Do I get the deed right away when I buy a house with a mortgage?

Yep, you get the deed at closing, showing you’re the owner. The mortgage is a separate agreement that secures the loan against that property you now own.

What’s a “lien theory” state vs. a “title theory” state?

In lien theory states, the mortgage is just a lien, and you hold the title. In title theory states, the lender technically holds the title until the mortgage is paid off, though you still have possession and use of the property.

What happens to the deed after I pay off my mortgage?

The lender will typically issue a “satisfaction of mortgage” or a “deed of reconveyance” to formally remove their lien from the property records.
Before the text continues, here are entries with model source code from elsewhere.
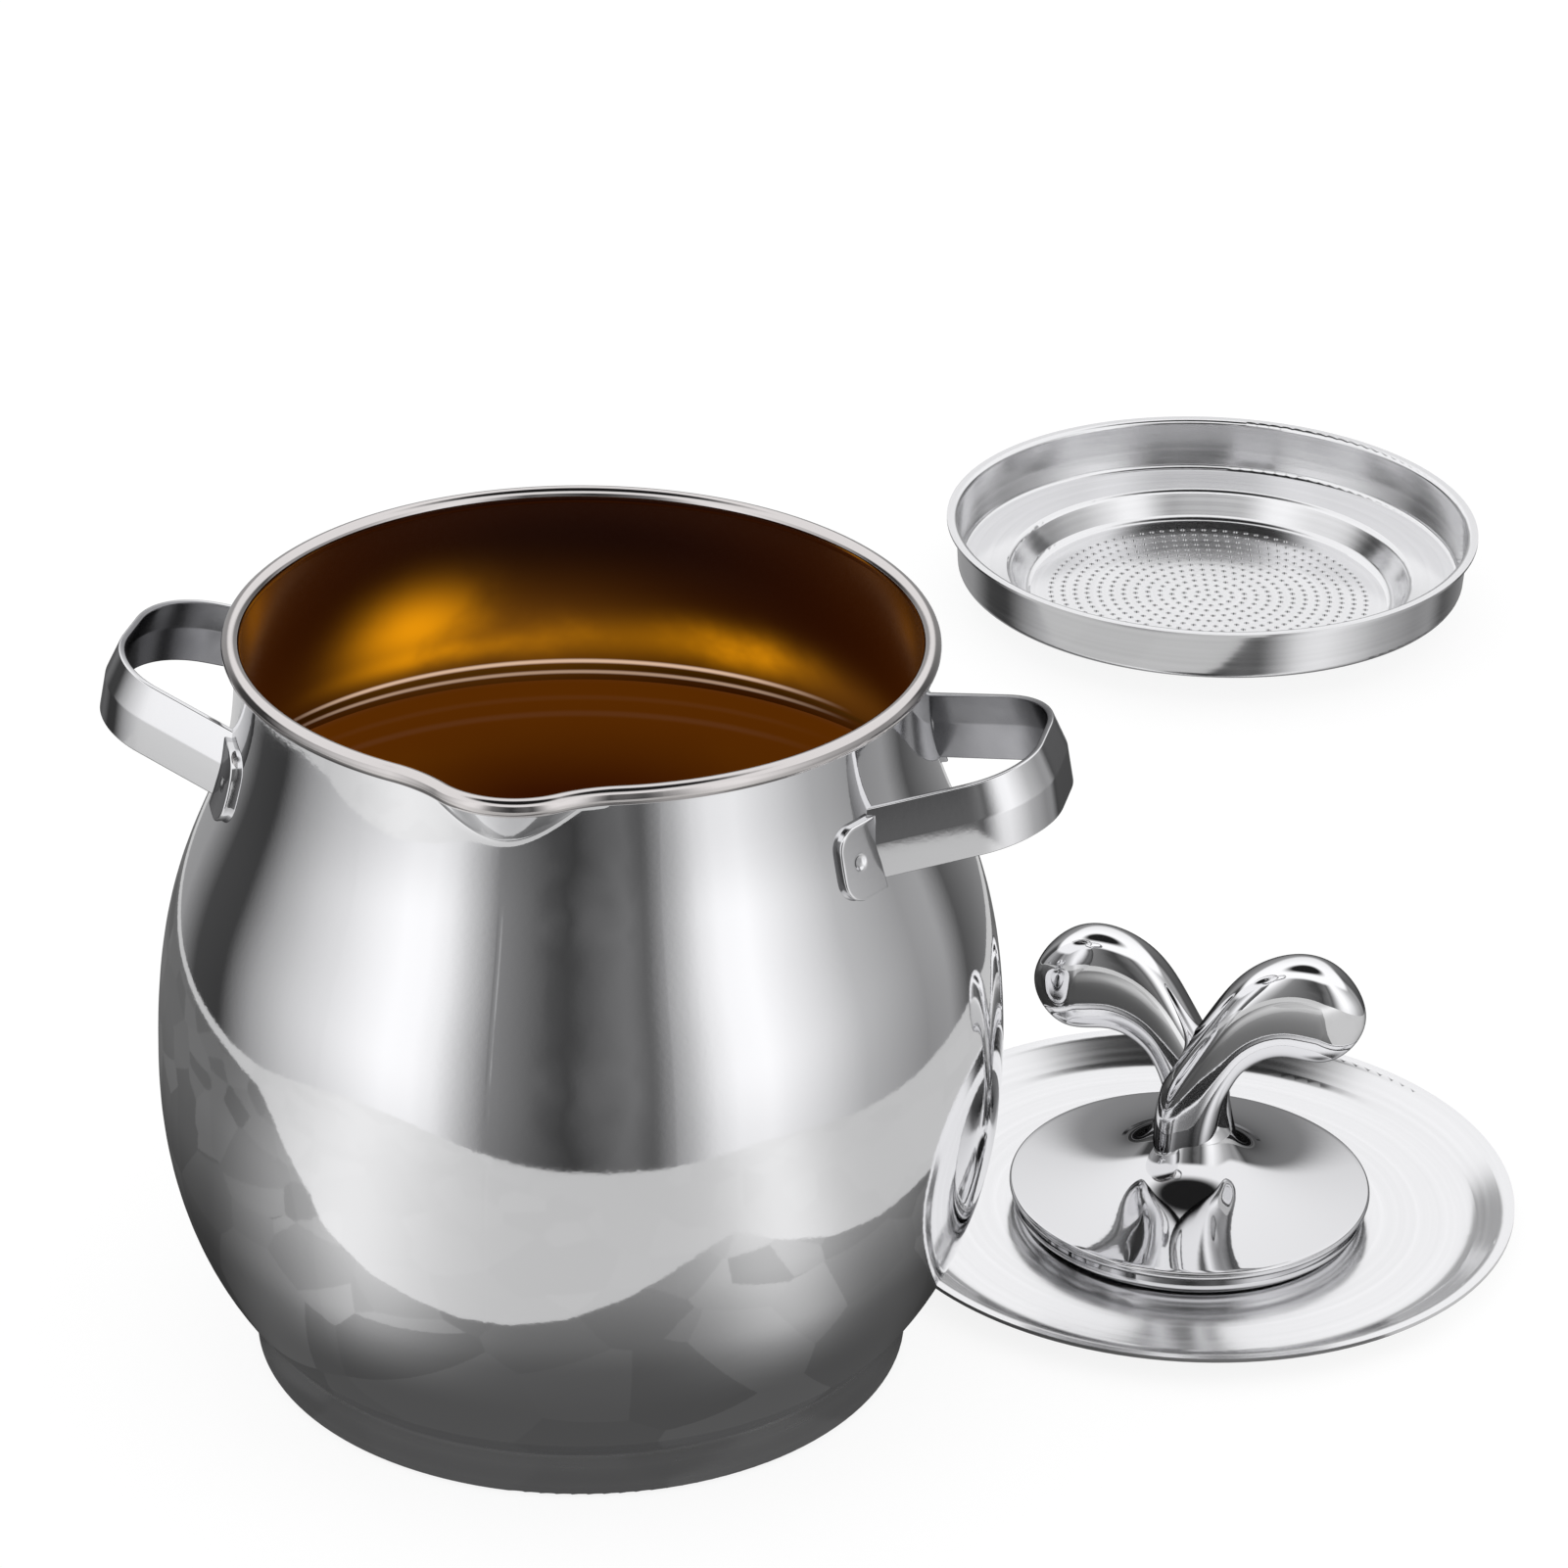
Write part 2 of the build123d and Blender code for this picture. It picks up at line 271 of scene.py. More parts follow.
# ---------------------------------------------------------------- studio

def add_camera():
    """Camera that is aimed beside the pot and rolled a little about its own axis."""
    lens = bpy.data.cameras.new("camera")
    lens.lens = camera_lens
    lens.sensor_width = 36.0
    lens.clip_end = 50.0
    camera = bpy.data.objects.new("camera", lens)
    camera.location = camera_place
    level = (camera_aim - camera_place).to_track_quat("-Z", "Y")
    camera.rotation_euler = (level @ Quaternion((0, 0, 1), radians(camera_roll))).to_euler()
    bpy.context.scene.collection.objects.link(camera)
    bpy.context.scene.camera = camera


def tone(shown):
    """Light level that the screen shows as this share of white."""
    return shown ** 2.2


studio_turn = 12.5            # how far round from the lip the studio's front lies, in degrees
studio_strength = 1.14
walls = [                     # angle from the studio's front in degrees, and the wall's tone there
    (-180, 0.65), (-145, 0.60), (-128, 0.28), (-112, 0.25), (-106, 0.46), (-98, 0.63), (-84, 0.79),
    (-72, 0.88), (-62, 0.95), (-53, 1.0), (-45, 0.99), (-39, 0.93), (-33, 0.77), (-25, 0.50),
    (-16, 0.41), (-9, 0.31), (-4, 0.26), (2, 0.35), (12, 0.43), (19, 0.36), (24, 0.56), (30, 0.76),
    (35, 0.90), (41, 0.98), (50, 1.0), (67, 0.86), (80, 0.72), (104, 0.58), (116, 0.62),
    (128, 0.34), (148, 0.5), (180, 0.65),
]
paper_edges = [               # angle, and how far the paper's near and far edges lie from the axis
    (-180, 262, 300), (-120, 296, 318), (-95, 300, 330), (-83, 288, 346), (-71, 219, 400),
    (-57, 167, 462), (-44, 139, 455), (-34, 129, 420), (-24, 122, 372), (-14, 121, 338),
    (-3, 127, 320), (9, 143, 315), (19, 165, 316), (26, 181, 322), (33, 191, 330), (43, 173, 337),
    (55, 159, 322), (68, 156, 300), (85, 162, 290), (102, 171, 288), (117, 193, 285),
    (127, 219, 265), (150, 250, 290),
]
table_start = 40              # how far from the axis the dark table begins, under the pot
near_tones = [                # distance from the axis, and the dark table's tone there
    (75, 0.31), (95, 0.33), (110, 0.40), (130, 0.46), (150, 0.52), (190, 0.57),
]
near_glows = ((0.27, -43, 19), (0.26, 41, 17))    # strength, angle and width
paper_tone = 0.745
paper_glows = ((0.17, -52, 22), (0.16, 44, 13))
ceiling_tone, gap_tone = 0.97, 0.14
wall_top = (17, 26)           # rise at which the walls end and the ceiling begins
front_wall_extra = 16         # how much higher the walls stand in front
overhead_gap = (58, 72)       # rise at which the dark gap overhead begins and is full


def add_studio_light():
    """Soft boxes and dark gaps that the polished metal reflects, laid out by direction.

    Across is the angle round the object from the studio's front, positive to the right, and rise is
    the angle above the horizon, both in degrees. Other rays see plain even light.
    """
    world = bpy.data.worlds.new("studio")
    world.use_nodes = True
    tree = world.node_tree
    tree.nodes.clear()
    turn = radians(studio_turn)
    direction = node(tree, "ShaderNodeTexCoord", out="Generated")
    right = dot(tree, direction, (cos(turn), sin(turn), 0))
    near = dot(tree, direction, (sin(turn), -cos(turn), 0))
    up = dot(tree, direction, (0, 0, 1))
    across = right.math("ARCTAN2", right, near) * (180 / pi)
    rise = up.math("ARCSINE", up) * (180 / pi)

    # Walls: a little wavy in front, darker below the horizon
    stops = [((angle + 180) / 360, tone(shown)) for angle, shown in walls]
    sway = noise(tree, direction, 5.0, 1.0)
    wavy = across + (sway - 0.5) * across.band(-10, 14, 5) * 9
    wall = node(tree, "ShaderNodeValToRGB", {"stops": stops}, {0: (wavy + 180) / 360})
    wall = wall * rise.ramp(-24, 2, 0.82, 1.0)

    # Ceiling: pale all round, with a dark gap overhead; the walls stand higher in front
    ceiling = tone(ceiling_tone) - rise.ramp(*overhead_gap) * (tone(ceiling_tone) - tone(gap_tone))
    front = across.band(-50, 50, 50)
    seen = wall.towards(ceiling, (rise - front * front_wall_extra).ramp(*wall_top))

    colour = node(tree, "ShaderNodeCombineColor", {}, {0: seen, 1: seen, 2: seen * 1.01})
    studio = node(tree, "ShaderNodeBackground", {}, {"Color": colour, "Strength": studio_strength})
    plain = node(tree, "ShaderNodeBackground", {}, {"Color": (1, 1, 1, 1), "Strength": 1.0})
    glossy = node(tree, "ShaderNodeLightPath", out="Is Glossy Ray")
    shader = node(tree, "ShaderNodeMixShader", {}, {0: glossy, 1: plain, 2: studio})
    show(tree, shader, "ShaderNodeOutputWorld")
    bpy.context.scene.world = world
    bpy.context.scene.view_settings.view_transform = "Standard"


def bell(value, middle, width):
    """Bell curve: e to the power of minus the square of the distance in widths."""
    return np.exp(-((value - middle) / width) ** 2)


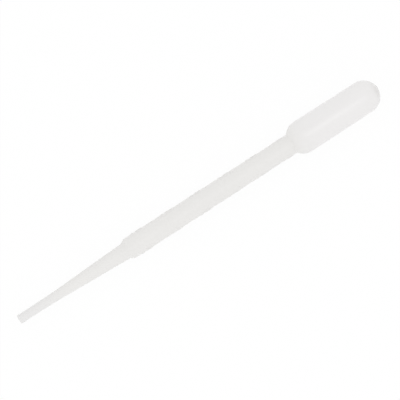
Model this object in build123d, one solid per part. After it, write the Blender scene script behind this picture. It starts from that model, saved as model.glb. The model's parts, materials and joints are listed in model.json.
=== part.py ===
from build123d import *
from math import asin, atan2, cos, degrees, hypot, radians, sin, sqrt
import os

# Dropper pipette (transfer pipette) for 3 mL, graduated every 0.5 mL.
#
# The real object is blow-moulded in one piece from soft, milky polyethylene, so it is one solid:
# a nozzle with a straight end, a taper, a small step, a long stem with graduation rings, and a
# capsule-shaped squeeze bulb. The cavity runs through all of them and is open at the nozzle only.
# The two mould halves leave a fine parting line along both sides, and the bulb's top is pinched
# shut where they close, which leaves a short weld across the pole.
#
# The section is drawn in the XY plane with the axis along +X and the nozzle's mouth at x = 0.
# It is turned into a body, and the body is then laid on the surface z = 0 as it comes to rest:
# on the bulb's shoulder and on the first ring, with the nozzle's mouth clear of it.
# The origin is on that surface, below the middle of the bounding box. All sizes are in mm.

# ---- Nozzle and taper ----
nozzle_length = 13.9          # to the corner between the straight end and the taper
nozzle_diameter = 3.44
bore_diameter = 2.20          # the hole through the nozzle
taper_length = 33.7
taper_diameter = 6.34         # outside, at the wide end of the taper
taper_wall = 0.65             # at the wide end of the taper
taper_blend_radius = 300.0    # eases the nozzle into the taper

# ---- Step and stem ----
step_length = 1.6             # the short slope from the taper out to the stem
step_foot_fillet = 2.0        # where the taper flares into the step
step_edge_fillet = 0.6        # where the step turns into the stem
cavity_step_length = 2.6      # inside, the step is a gentler slope
stem_length = 72.5            # from the step to the bulb's neck
stem_foot_diameter = 8.38     # at the step
stem_neck_diameter = 7.86     # at the bulb
stem_foot_wall = 0.70         # at the step
stem_neck_wall = 0.32         # at the bulb, where the tube is stretched more

# ---- Graduations: two low rings side by side for each half millilitre ----
graduation_start = 5.3        # from the step to the middle of the first pair
graduation_pitch = 13.3       # from the first pair to the second
graduation_pitch_fall = 0.37  # each next pitch is shorter, as the bore widens towards the bulb
graduation_end_gap = 3.5      # least plain stem between the last pair's middle and the neck
ring_spacing = 3.1            # between the two rings of a pair
ring_width = 2.0              # at its foot
upper_ring_height = 0.28      # the ring nearer the bulb
lower_ring_height = 0.21

# ---- Squeeze bulb ----
bulb_length = 38.3            # from the neck to the top
bulb_shoulder_diameter = 12.88
bulb_top_diameter = 12.50
bulb_wall = 0.42
bulb_top_wall = 0.80          # thicker at the pole, where the tube stretches least
neck_fillet = 0.8

# ---- What the mould leaves ----
parting_line_height = 0.05
parting_line_width = 0.24
parting_line_root = 0.15      # how deep the ridge is rooted in the wall
weld_half_angle = 15.0        # degrees each side of the pole
weld_width = 0.9
weld_outer_height = 0.12
weld_inner_height = 0.45

# ---- Places along the axis ----
taper_end = nozzle_length + taper_length
stem_foot = taper_end + step_length
neck = stem_foot + stem_length
pole = neck + bulb_length
shoulder_radius = bulb_shoulder_diameter / 2
shoulder_centre = neck + sqrt(shoulder_radius**2 - (stem_neck_diameter / 2) ** 2)
top_radius = bulb_top_diameter / 2
top_centre = pole - top_radius

# ---- The stem's side, which narrows a little towards the bulb ----
stem_lean = atan2((stem_foot_diameter - stem_neck_diameter) / 2, stem_length)


def on_stem(along, out):
    """A point beside the stem: along its side from the step, and out from it."""
    return (
        stem_foot + along * cos(stem_lean) + out * sin(stem_lean),
        stem_foot_diameter / 2 - along * sin(stem_lean) + out * cos(stem_lean),
    )


def ring(along, height):
    """The corners of one low ring on the stem's side: its foot, its crest and its other foot."""
    reach = ring_width / 2
    return [on_stem(along + x, y) for x, y in ((-reach, 0), (0, height), (reach, 0))]


def ring_places():
    """(distance along the stem's side, height) of every ring, from the step to the bulb."""
    places = []
    middle = graduation_start
    pitch = graduation_pitch
    while middle <= stem_length - graduation_end_gap:
        places.append((middle - ring_spacing / 2, lower_ring_height))
        places.append((middle + ring_spacing / 2, upper_ring_height))
        middle += pitch
        pitch -= graduation_pitch_fall
    return places


def tip_side(nozzle_radius, taper_radius, foot, past_step):
    """The side of the nozzle, taper and step, rounded where they meet, and on to a point past the step."""
    return FilletPolyline(
        (0, nozzle_radius),
        (nozzle_length, nozzle_radius),
        (taper_end, taper_radius),
        foot,
        past_step,
        radius=[taper_blend_radius, step_foot_fillet, step_edge_fillet],
    )


def bulb_side(neck_radius, first_radius, first_centre, last_radius, last_centre):
    """The side of the bulb: a round shoulder, a side that narrows a little, and a round top."""
    lean = asin((first_radius - last_radius) / (last_centre - first_centre))
    neck_angle = 180 - degrees(asin(neck_radius / first_radius))
    side_angle = 90 - degrees(lean)
    shoulder = CenterArc((first_centre, 0), first_radius, neck_angle, side_angle - neck_angle)
    top = CenterArc((last_centre, 0), last_radius, side_angle, -side_angle)
    return [shoulder, Line(shoulder @ 1, top @ 0), top]


def closed_to_axis(side, start):
    """The face between a side and the axis."""
    ends = [Line(side[-1] @ 1, (start, 0)), Line((start, 0), side[0] @ 0)]
    return make_face(Curve() + [*side, *ends])


def with_round_neck(face, neck_point):
    """The face with its corner at the bulb's neck rounded."""
    corner = face.vertices().sort_by_distance(neck_point)[0]
    return fillet(corner, neck_fillet)


def outside(rings=(), grow=0.0):
    """The half section of the outside, with these rings on the stem. grow moves its side outwards."""
    neck_radius = stem_neck_diameter / 2 + grow
    bulb = bulb_side(neck_radius, shoulder_radius + grow, shoulder_centre, top_radius + grow, top_centre)
    stem = [corner for along, height in rings for corner in ring(along, height)]
    stem.append(bulb[0] @ 0)
    tip = tip_side(nozzle_diameter / 2 + grow, taper_diameter / 2 + grow, on_stem(0, grow), stem[0])
    side = [tip, Polyline(*stem), *bulb] if rings else [tip, *bulb]
    return with_round_neck(closed_to_axis(side, 0), bulb[0] @ 0)


def cavity():
    """The half section of the cavity, which runs out past the mouth so that it cuts it open."""
    start = -nozzle_length
    bulb = bulb_side(
        stem_neck_diameter / 2 - stem_neck_wall,
        shoulder_radius - bulb_wall,
        shoulder_centre,
        top_radius - bulb_wall,
        top_centre - (bulb_top_wall - bulb_wall),
    )
    tip = Polyline(
        (start, bore_diameter / 2),
        (nozzle_length, bore_diameter / 2),
        (taper_end, taper_diameter / 2 - taper_wall),
        (taper_end + cavity_step_length, stem_foot_diameter / 2 - stem_foot_wall),
        bulb[0] @ 0,
    )
    return with_round_neck(closed_to_axis([tip, *bulb], start), bulb[0] @ 0)


def parting_line():
    """The ridge that the mould's joint leaves along both sides, under the rings, and over the bulb's top."""
    ridge = outside(grow=parting_line_height) - outside(grow=-parting_line_root)
    half = extrude(ridge, parting_line_width / 2, both=True)
    return half + mirror(half, Plane.XZ)


def weld():
    """The pinched seam across the bulb's pole, which stands out a little and thickens the wall inside."""
    inner_radius = top_radius - bulb_wall
    inner_centre = pole - bulb_top_wall - inner_radius
    turn = radians(weld_half_angle)
    outer_end = (top_centre + top_radius * cos(turn), top_radius * sin(turn))
    inner_end = (inner_centre + inner_radius * cos(turn), inner_radius * sin(turn))
    outer = ThreePointArc(outer_end, (pole + weld_outer_height, 0), (outer_end[0], -outer_end[1]))
    inner_pole = pole - bulb_top_wall - weld_inner_height
    inner = ThreePointArc((inner_end[0], -inner_end[1]), (inner_pole, 0), inner_end)
    ends = [Line(outer @ 1, inner @ 0), Line(inner @ 1, outer @ 0)]
    return extrude(make_face(Curve() + [outer, inner, *ends]), weld_width / 2, both=True)


def slope_under(corner):
    """The slope of the line through a corner of the section that touches the bulb's shoulder from below."""
    span = shoulder_centre - corner[0]
    return asin(shoulder_radius / hypot(span, corner[1])) - atan2(corner[1], span)


def lie_down(body, rings):
    """Lays the body on z = 0 along the line that touches the bulb's shoulder and the first ring it meets."""
    crests = [ring(along, height)[1] for along, height in rings]
    slope = min(slope_under(crest) for crest in crests)
    tilted = body.rotate(Axis.Y, -degrees(slope))
    box = tilted.bounding_box()
    return Pos(-box.center().X, -box.center().Y, -box.min.Z) * tilted


graduations = ring_places()
body = revolve(outside(graduations) - cavity(), Axis.X)
pipette = lie_down(body + parting_line() + weld(), graduations)

os.makedirs("parts", exist_ok=True)
export_step(pipette, "parts/pipette.step")
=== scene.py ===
"""The looks of a plastic dropper pipette: one hollow, milky, blow-moulded piece lying on a pale floor.

The piece is turned from its half section as the CAD solid is, and carries what the solid leaves out or
draws plainly: rings of two widths that differ a little from pair to pair, the parting line running on
over them, and a softly rounded mouth and weld. Sizes are in mm along the pipette's own axis, which
starts at the nozzle's mouth. Angles round the axis are in degrees from +Y, with 90 at the top.
"""

import json
import math

import bpy
from mathutils import Matrix, Vector


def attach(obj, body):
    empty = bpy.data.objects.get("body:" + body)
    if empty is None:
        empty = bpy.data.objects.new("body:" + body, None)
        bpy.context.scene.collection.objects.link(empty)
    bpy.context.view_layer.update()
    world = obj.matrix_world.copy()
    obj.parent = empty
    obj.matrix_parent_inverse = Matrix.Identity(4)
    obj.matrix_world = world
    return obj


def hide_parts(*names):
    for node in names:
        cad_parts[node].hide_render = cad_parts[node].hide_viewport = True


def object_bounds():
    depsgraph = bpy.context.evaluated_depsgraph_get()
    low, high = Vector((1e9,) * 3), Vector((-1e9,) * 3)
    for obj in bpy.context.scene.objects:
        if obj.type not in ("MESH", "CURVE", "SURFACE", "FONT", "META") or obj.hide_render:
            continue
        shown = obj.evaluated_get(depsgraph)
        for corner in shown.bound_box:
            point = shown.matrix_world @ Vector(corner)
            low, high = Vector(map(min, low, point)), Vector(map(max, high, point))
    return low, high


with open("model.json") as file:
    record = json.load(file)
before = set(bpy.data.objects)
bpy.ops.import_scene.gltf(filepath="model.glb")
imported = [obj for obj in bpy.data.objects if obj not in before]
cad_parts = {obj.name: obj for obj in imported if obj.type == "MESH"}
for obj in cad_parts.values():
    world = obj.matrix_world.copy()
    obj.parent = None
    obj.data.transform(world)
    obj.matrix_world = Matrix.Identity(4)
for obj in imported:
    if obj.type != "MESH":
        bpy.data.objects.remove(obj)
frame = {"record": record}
cad_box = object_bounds()
mm = 0.001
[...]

You might also get an updated deed or endorsement confirming your clear title.

Can I lose my house if I don’t pay my mortgage?

Yeah, if you don’t pay your mortgage, the lender can foreclose on the property, meaning they can take it back and sell it to recover their losses. That’s why the mortgage is a big deal.

How do I get a copy of my deed if I lose it?

You can usually get a copy from the county recorder’s office or the registry of deeds where your property is located. There might be a small fee.

What should I do if I think my deed has errors?

You should contact the county recorder’s office and potentially consult with a real estate attorney to get it corrected. It’s important for your ownership records to be accurate.